— Exercise task —
Determine the count of lines holding "scene" and give that count alone.

— Data shown —
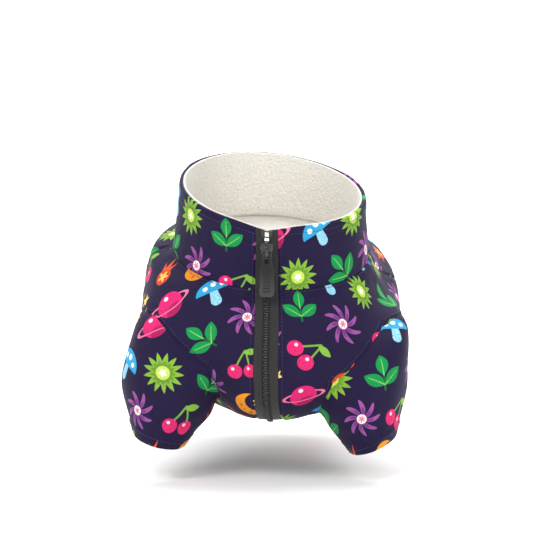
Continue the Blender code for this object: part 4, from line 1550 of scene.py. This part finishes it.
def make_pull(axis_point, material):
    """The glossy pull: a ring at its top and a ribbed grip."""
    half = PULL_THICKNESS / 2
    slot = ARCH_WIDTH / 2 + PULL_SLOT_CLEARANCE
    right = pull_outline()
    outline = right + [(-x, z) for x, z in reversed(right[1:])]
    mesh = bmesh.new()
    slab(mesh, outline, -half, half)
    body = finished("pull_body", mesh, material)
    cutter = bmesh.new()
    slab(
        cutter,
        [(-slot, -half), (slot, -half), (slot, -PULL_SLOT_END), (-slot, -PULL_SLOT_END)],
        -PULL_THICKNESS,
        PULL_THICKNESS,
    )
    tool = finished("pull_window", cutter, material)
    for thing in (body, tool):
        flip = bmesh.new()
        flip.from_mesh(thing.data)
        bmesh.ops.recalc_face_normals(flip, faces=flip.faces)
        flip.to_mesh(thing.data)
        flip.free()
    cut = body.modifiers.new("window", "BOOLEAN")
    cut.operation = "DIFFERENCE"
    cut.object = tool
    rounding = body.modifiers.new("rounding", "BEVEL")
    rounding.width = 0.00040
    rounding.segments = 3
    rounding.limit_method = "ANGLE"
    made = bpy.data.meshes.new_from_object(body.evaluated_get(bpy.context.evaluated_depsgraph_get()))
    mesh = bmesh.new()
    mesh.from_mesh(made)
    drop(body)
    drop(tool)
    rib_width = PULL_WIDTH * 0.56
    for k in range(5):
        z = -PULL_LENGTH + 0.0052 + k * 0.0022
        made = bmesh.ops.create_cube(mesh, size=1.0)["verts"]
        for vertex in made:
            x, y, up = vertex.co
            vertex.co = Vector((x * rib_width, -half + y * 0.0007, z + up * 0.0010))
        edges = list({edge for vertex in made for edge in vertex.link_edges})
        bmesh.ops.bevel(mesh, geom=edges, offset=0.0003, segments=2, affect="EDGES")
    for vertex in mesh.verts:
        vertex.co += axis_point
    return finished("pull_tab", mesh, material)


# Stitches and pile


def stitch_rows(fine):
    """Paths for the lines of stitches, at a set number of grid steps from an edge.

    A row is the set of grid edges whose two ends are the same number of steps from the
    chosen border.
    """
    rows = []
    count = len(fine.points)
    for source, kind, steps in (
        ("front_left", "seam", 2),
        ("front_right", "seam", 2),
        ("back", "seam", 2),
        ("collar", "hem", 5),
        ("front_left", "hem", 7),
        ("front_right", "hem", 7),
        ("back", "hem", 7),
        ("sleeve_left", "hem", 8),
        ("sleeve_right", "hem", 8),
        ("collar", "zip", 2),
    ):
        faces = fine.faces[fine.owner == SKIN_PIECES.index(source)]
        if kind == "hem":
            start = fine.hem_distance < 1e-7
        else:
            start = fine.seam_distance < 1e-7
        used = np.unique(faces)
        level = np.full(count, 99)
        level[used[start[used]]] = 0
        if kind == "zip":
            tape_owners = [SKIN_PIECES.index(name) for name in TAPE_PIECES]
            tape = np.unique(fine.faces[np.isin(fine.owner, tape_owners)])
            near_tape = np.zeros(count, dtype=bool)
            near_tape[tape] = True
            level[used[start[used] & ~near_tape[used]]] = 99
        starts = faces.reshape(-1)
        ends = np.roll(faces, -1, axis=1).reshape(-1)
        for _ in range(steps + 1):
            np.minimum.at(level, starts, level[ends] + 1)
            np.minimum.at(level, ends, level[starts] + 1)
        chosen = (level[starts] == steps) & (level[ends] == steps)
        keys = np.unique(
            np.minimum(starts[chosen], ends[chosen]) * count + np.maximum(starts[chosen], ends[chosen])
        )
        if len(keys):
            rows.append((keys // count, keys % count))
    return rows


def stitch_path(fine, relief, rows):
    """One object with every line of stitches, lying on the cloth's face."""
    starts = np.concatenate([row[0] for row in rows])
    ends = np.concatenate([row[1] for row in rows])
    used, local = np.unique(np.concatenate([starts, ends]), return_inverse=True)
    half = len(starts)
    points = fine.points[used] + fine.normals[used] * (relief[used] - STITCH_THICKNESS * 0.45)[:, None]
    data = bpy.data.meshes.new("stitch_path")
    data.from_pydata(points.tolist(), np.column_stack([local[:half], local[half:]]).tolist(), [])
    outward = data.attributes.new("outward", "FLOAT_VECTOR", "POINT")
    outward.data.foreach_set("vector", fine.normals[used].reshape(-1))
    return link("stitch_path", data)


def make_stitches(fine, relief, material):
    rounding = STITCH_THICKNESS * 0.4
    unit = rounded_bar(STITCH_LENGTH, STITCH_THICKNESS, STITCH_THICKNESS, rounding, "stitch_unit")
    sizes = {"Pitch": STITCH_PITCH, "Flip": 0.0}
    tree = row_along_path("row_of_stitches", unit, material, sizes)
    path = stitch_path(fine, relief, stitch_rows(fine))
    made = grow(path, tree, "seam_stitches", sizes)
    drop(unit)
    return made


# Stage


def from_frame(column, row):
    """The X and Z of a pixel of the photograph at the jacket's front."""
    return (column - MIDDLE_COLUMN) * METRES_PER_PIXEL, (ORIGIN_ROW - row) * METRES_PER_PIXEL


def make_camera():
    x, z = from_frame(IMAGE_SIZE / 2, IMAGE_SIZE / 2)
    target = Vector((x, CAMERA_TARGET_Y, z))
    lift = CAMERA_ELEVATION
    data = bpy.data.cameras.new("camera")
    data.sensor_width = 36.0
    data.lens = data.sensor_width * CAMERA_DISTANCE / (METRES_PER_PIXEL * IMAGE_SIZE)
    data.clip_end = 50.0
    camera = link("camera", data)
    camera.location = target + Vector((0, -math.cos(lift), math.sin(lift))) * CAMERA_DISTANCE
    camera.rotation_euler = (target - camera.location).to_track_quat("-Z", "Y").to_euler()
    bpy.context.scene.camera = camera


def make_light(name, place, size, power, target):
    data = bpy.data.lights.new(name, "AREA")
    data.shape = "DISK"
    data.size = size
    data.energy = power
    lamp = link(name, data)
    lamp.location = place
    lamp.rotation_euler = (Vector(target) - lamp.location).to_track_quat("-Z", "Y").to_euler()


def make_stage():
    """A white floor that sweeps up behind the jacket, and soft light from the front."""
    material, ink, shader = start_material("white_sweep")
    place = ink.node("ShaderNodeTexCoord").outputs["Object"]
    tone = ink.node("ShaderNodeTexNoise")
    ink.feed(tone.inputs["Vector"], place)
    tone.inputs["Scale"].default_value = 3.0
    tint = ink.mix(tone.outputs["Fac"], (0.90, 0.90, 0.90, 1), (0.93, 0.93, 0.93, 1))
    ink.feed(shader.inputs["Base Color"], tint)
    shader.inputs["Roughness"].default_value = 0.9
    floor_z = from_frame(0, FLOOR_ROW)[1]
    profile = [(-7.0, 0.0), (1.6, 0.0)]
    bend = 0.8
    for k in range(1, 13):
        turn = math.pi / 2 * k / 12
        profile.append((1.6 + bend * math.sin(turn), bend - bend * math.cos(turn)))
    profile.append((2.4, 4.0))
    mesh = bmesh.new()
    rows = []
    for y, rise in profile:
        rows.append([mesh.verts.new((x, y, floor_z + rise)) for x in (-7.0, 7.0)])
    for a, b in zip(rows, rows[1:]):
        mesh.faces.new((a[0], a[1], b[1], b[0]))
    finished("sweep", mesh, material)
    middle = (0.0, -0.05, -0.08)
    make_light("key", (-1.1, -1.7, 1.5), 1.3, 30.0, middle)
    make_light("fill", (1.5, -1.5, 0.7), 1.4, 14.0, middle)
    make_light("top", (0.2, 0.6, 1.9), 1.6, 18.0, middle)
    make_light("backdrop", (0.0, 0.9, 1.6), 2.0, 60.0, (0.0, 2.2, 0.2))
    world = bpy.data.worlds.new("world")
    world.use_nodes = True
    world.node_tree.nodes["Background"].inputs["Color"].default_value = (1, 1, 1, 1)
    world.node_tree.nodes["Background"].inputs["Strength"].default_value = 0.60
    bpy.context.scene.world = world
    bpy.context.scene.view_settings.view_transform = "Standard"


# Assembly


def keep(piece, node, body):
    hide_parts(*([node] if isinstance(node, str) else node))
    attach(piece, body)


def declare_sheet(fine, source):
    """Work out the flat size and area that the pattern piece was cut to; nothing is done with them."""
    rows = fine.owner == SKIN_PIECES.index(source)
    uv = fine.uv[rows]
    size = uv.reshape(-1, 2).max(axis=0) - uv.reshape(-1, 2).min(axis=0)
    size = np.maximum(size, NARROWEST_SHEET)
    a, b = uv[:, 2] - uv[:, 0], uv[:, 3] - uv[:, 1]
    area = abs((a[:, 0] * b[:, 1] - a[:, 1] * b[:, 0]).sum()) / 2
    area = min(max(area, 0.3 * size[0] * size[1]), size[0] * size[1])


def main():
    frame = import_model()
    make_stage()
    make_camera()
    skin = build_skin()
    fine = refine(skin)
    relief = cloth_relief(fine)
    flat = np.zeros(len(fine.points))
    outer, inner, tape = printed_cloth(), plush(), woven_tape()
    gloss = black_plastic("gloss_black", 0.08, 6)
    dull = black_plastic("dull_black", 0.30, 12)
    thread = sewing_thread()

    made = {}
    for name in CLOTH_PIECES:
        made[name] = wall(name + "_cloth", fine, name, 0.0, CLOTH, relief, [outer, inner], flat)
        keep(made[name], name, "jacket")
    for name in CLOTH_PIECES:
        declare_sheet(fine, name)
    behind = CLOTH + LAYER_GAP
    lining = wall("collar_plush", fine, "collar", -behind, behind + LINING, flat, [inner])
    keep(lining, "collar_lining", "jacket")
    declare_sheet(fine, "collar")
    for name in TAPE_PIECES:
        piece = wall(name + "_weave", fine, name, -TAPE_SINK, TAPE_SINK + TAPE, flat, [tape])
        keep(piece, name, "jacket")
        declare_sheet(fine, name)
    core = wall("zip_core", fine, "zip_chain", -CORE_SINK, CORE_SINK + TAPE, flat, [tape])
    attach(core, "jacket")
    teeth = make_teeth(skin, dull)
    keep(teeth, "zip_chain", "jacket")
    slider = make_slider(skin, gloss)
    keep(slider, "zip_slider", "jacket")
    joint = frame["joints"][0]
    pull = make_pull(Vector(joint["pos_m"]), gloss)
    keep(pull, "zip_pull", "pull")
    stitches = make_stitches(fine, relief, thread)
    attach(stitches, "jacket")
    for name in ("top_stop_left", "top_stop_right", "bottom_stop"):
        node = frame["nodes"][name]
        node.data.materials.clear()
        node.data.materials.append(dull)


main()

— Task result —
4